Two more get set aside, then the next lands in my mouth.
He’s patiently sampling each berry, making sure it’s one of the good ones before handing it to me.
It will take me twice as long to eat a proper amount, and he won’t be able to do anything else in the meantime.
Yet he seems to be enjoying himself.
Razul doesn’t let my confusion delay my meal, continuing to press berry halves into my mouth as I struggle to process what’s happening.
Emotion overwhelms me, and tears suddenly well in my eyes. I dive for the blankets on instinct, but Razul scoops me to his chest.
I don’t even know why I’m crying, but he just holds me and pets my hair.
Andromeda said the hormones could do this. I already hate it.
Razul’s grip tightens around me, one hand circling my head and pressing it to his chest, the other supporting my spine.
The pressure helps my breath deepen and regulate. The wave of emotion drains away. His warm hands dry my cheeks.
Razul’s legs move behind him, reaching for a few objects in the kitchen. Then he offers me something new—a large glass container full of a viscous golden liquid, topped with a polymer nipple, like you’d use to bottle-feed a baby deer.
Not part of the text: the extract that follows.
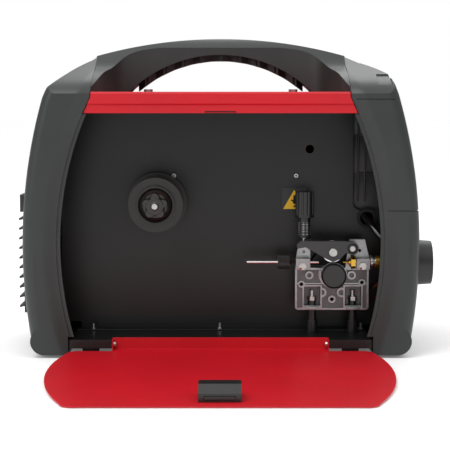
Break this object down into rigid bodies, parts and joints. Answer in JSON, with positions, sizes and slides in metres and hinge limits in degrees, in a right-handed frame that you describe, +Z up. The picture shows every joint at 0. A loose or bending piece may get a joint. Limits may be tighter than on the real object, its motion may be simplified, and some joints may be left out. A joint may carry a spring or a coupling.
{
  "type": "mig welding machine",
  "caption": "Portable wire-feed welding machine with its side door open, showing the spool hub and the wire drive; front torch and cable sockets, arched carrying handle.",
  "frame": {"origin": "on the ground under the middle of the case, at the centre of the four foot screws", "axes": "+X towards the front panel, +Y away from the side door, +Z up"},
  "size_m": [0.48, 0.505, 0.3646],
  "materials": {
    "black_abs": "fine-grained moulded plastic",
    "black_gloss_plastic": "smooth moulded plastic",
    "red_paint": "semi-gloss powder coat",
    "dark_grey_paint": "semi-gloss powder coat",
    "zinc_steel": "zinc plated",
    "cast_alloy": "as cast, lightly blasted",
    "brass": "machined",
    "rubber": "moulded",
    "yellow_label": "printed plate",
    "clear_window": "smoked window",
    "circuit_board": "solder mask",
    "raw_aluminium": "extruded",
    "copper_winding": "enamelled winding"
  },
  "bodies": {
    "case": {"front_shell": "black_abs", "rear_shell": "black_abs", "handle": "black_abs", "cover": "red_paint", "case_screws": "zinc_steel", "base_tray": "dark_grey_paint", "feet": "rubber", "partition": "dark_grey_paint", "warning_plate": "yellow_label", "floor_pins": "zinc_steel", "hinge_screws": "zinc_steel", "hub_shaft": "zinc_steel", "drive_plate": "cast_alloy", "gearbox": "cast_alloy", "feed_motor": "dark_grey_paint", "drive_pins": "zinc_steel", "clamp_blocks": "cast_alloy", "drive_bolts": "zinc_steel", "inlet_guide": "zinc_steel", "inlet_collar": "black_gloss_plastic", "outlet_guide": "brass", "pillars": "black_gloss_plastic", "front_fascia": "black_abs", "display_window": "clear_window", "torch_collar": "black_gloss_plastic", "torch_core": "brass", "dinse_sockets": "black_gloss_plastic", "dinse_inserts": "brass", "rear_grille": "black_abs", "connection_recess": "black_abs", "cable_gland": "black_gloss_plastic", "gas_inlet": "brass", "switch_frame": "black_gloss_plastic", "fan_frame": "black_gloss_plastic", "power_board": "circuit_board", "heat_sinks": "raw_aluminium", "transformer_and_choke": "copper_winding", "gas_valve": "brass", "internal_leads": "rubber", "cable_grommet": "rubber"},
    "door": {"door_panel": "red_paint", "latch_housing": "black_abs"},
    "latch": {"latch_bolt": "zinc_steel"},
    "hub": {"hub_core": "black_abs"},
    "retainer": {"hub_disc": "black_abs"},
    "star_knob": {"hub_knob": "black_gloss_plastic"},
    "feed": {"output_shaft": "zinc_steel", "feed_roller": "zinc_steel", "roller_cap": "black_gloss_plastic"},
    "arm": {"pressure_arm": "dark_grey_paint", "roller_axle": "zinc_steel"},
    "pressure": {"pressure_roller": "zinc_steel"},
    "lever": {"tension_rod": "zinc_steel", "scale_sleeve": "black_gloss_plastic", "tension_spring": "zinc_steel"},
    "tension": {"tension_knob": "black_gloss_plastic"},
    "voltage": {"voltage_knob": "black_gloss_plastic"},
    "wire_speed": {"wire_speed_knob": "black_gloss_plastic"},
    "rocker": {"switch_rocker": "black_gloss_plastic"},
    "fan": {"fan_rotor": "black_gloss_plastic"}
  },
  "joints": [
    {"name": "door_hinge", "type": "hinge", "parent": "case", "child": "door", "pos_m": [0, -0.1126, 0.0148], "axis": [1, 0, 0], "range_deg": [-91.45, 0]},
    {"name": "latch_slide", "type": "slide", "parent": "door", "child": "latch", "axis": [0, 0.9997, 0.0253], "range_m": [-0.009, 0]},
    {"name": "hub_spin", "type": "hinge", "parent": "case", "child": "hub", "pos_m": [-0.0748, -0.06, 0.1722], "axis": [0, 1, 0], "continuous": true},
    {"name": "retainer_slide", "type": "slide", "parent": "case", "child": "retainer", "axis": [0, -1, 0], "range_m": [0, 0.06]},
    {"name": "star_knob_spin", "type": "hinge", "parent": "retainer", "child": "star_knob", "pos_m": [-0.0748, -0.1, 0.1722], "axis": [0, 1, 0], "continuous": true},
    {"name": "feed_spin", "type": "hinge", "parent": "case", "child": "feed", "pos_m": [0.131, -0.074, 0.0897], "axis": [0, 1, 0], "continuous": true},
    {"name": "arm_lift", "type": "hinge", "parent": "case", "child": "arm", "pos_m": [0.1522, -0.084, 0.1218], "axis": [0, 1, 0], "range_deg": [0, 10.2]},
    {"name": "pressure_spin", "type": "hinge", "parent": "arm", "child": "pressure", "pos_m": [0.1298, -0.074, 0.1174], "axis": [0, 1, 0], "continuous": true},
    {"name": "lever_swing", "type": "hinge", "parent": "case", "child": "lever", "pos_m": [0.0985, -0.056, 0.112], "axis": [0, -1, 0], "range_deg": [0, 85]},
    {"name": "tension_knob_turn", "type": "hinge", "parent": "lever", "child": "tension", "pos_m": [0.0985, -0.056, 0.17], "axis": [0, 0, 1], "continuous": true},
    {"name": "voltage_turn", "type": "hinge", "parent": "case", "child": "voltage", "pos_m": [0.21123, -0.038, 0.215], "axis": [0.9895, 0, 0.1443], "range_deg": [-135, 135]},
    {"name": "wire_speed_turn", "type": "hinge", "parent": "case", "child": "wire_speed", "pos_m": [0.21123, 0.038, 0.215], "axis": [0.9895, 0, 0.1443], "range_deg": [-135, 135]},
    {"name": "switch_rock", "type": "hinge", "parent": "case", "child": "rocker", "pos_m": [-0.224, -0.05, 0.1725], "axis": [0, 1, 0], "range_deg": [-12, 0]},
    {"name": "fan_spin", "type": "hinge", "parent": "case", "child": "fan", "pos_m": [-0.205, 0, 0.102], "axis": [1, 0, 0], "continuous": true}
  ],
  "couplings": [
    {"joint": "arm_lift", "follows": "lever_swing", "ratio": 0.12},
    {"joint": "pressure_spin", "follows": "feed_spin", "ratio": -1.1935}
  ]
}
Razul cradles me and holds it to my lips.
Embarrassment makes my cheeks warm, but I take it into my mouth, pressing tentatively with my tongue.
A taste like honey mixed with butter fills my mouth, rich and sweet. My eyes widen. It’s as if it’s been scientifically designed to be irresistible to the human nervous system.
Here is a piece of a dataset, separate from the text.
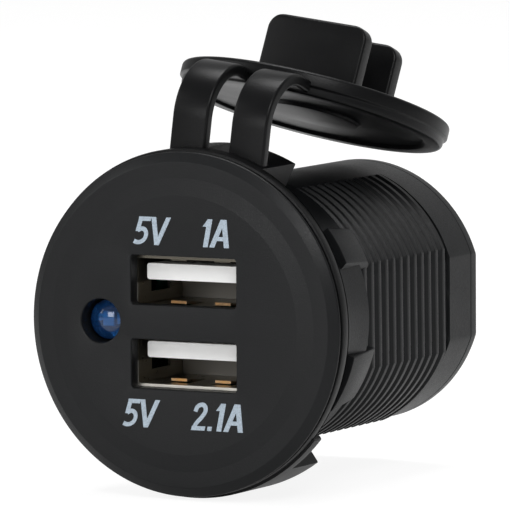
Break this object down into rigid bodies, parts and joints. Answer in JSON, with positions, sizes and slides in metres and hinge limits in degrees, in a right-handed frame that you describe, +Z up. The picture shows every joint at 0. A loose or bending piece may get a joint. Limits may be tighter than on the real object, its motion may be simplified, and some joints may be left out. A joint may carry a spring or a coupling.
{
  "type": "car dual usb socket",
  "caption": "Round panel-mount power socket with stacked USB-A ports, a blue lamp, a threaded barrel with flats and a soft flip cover with sealing plugs, shown open.",
  "frame": {"origin": "on the barrel's axis, in the plane of the cover ring's back face, which seats on the panel", "axes": "+Y runs back along the barrel towards the blades, +Z is up with the ports level, and the round face looks along -Y"},
  "size_m": [0.0373, 0.0534, 0.0507],
  "materials": {
    "housing": "satin, fine grain",
    "cover": "satin",
    "nickel": "bright nickel plate",
    "insulator": "satin",
    "contact": "gold plate",
    "lens": "clear blue",
    "tinned": "tin plate",
    "brass_blade": "plain",
    "board": "solder mask",
    "capacitor": "sleeve",
    "ferrite": "matte",
    "winding": "enamelled copper",
    "chip": "matte",
    "fuse": "plain"
  },
  "bodies": {
    "socket": {"housing": "housing", "usb_shell_upper": "nickel", "usb_shell_lower": "nickel", "usb_insulator_upper": "insulator", "usb_insulator_lower": "insulator", "usb_contacts_upper": "contact", "usb_contacts_lower": "contact", "lamp_lens": "lens", "lamp_leads": "tinned", "rear_cap": "housing", "positive_blade": "brass_blade", "negative_blade": "tinned", "port_board": "board", "power_board": "board", "board_pins": "contact", "input_capacitor": "capacitor", "output_capacitors": "capacitor", "inductor_cores": "ferrite", "inductor_coils": "winding", "converter_chips": "chip", "rectifier_diodes": "chip", "input_fuse": "fuse"},
    "cover_base": {"cover_ring": "cover"},
    "strap_link": {"cover_straps": "cover"},
    "cover_lid": {"cover_cap": "cover"}
  },
  "joints": [
    {"name": "cover_turn", "type": "hinge", "parent": "socket", "child": "cover_base", "pos_m": [0, 0, 0], "axis": [0, -1, 0], "range_deg": [0, 7]},
    {"name": "strap_fold", "type": "hinge", "parent": "cover_base", "child": "strap_link", "pos_m": [0.00273, 0.00016, 0.02223], "axis": [0.9925, 0, -0.1219], "range_deg": [0, 149.46], "deforming": ["cover_straps"]},
    {"name": "lid_fold", "type": "hinge", "parent": "strap_link", "child": "cover_lid", "pos_m": [0.0033, 0.00371, 0.0269], "axis": [0.9925, 0, -0.1219], "range_deg": [0, 138.54], "deforming": ["cover_straps"]}
  ],
  "couplings": [
    {"joint": "cover_turn", "follows": "strap_fold", "ratio": 0.046836}
  ]
}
Highly palatable foods like this are banned by the ICSS for individuals demonstrating restricted intake. They always said it would reinforce the behavior, even when I suggested that maybe eating something was better than eating nothing.
I suck harder as the perfect flavor fills my mouth and pours down my throat.
Razul speaks soothing noises over me as I drink and drink.
My whole body goes warm and tingling, especially my breasts and belly.
I finally do something I haven’t done in a long, long time: I stop because I’m full. Panting to catch my breath, I adjust to the sensations in my body. My stomach is tight, but that tingling warmth is pleasant.
I lick my lips and wipe my mouth with the back of my hand, and Razul holds the bottle for me a while longer before setting it aside.
Sleepiness rises around me, and I snuggle back into the blankets. All my energy goes to digesting, leaving nothing available for fretting as I drift into another hazy, warm slumber.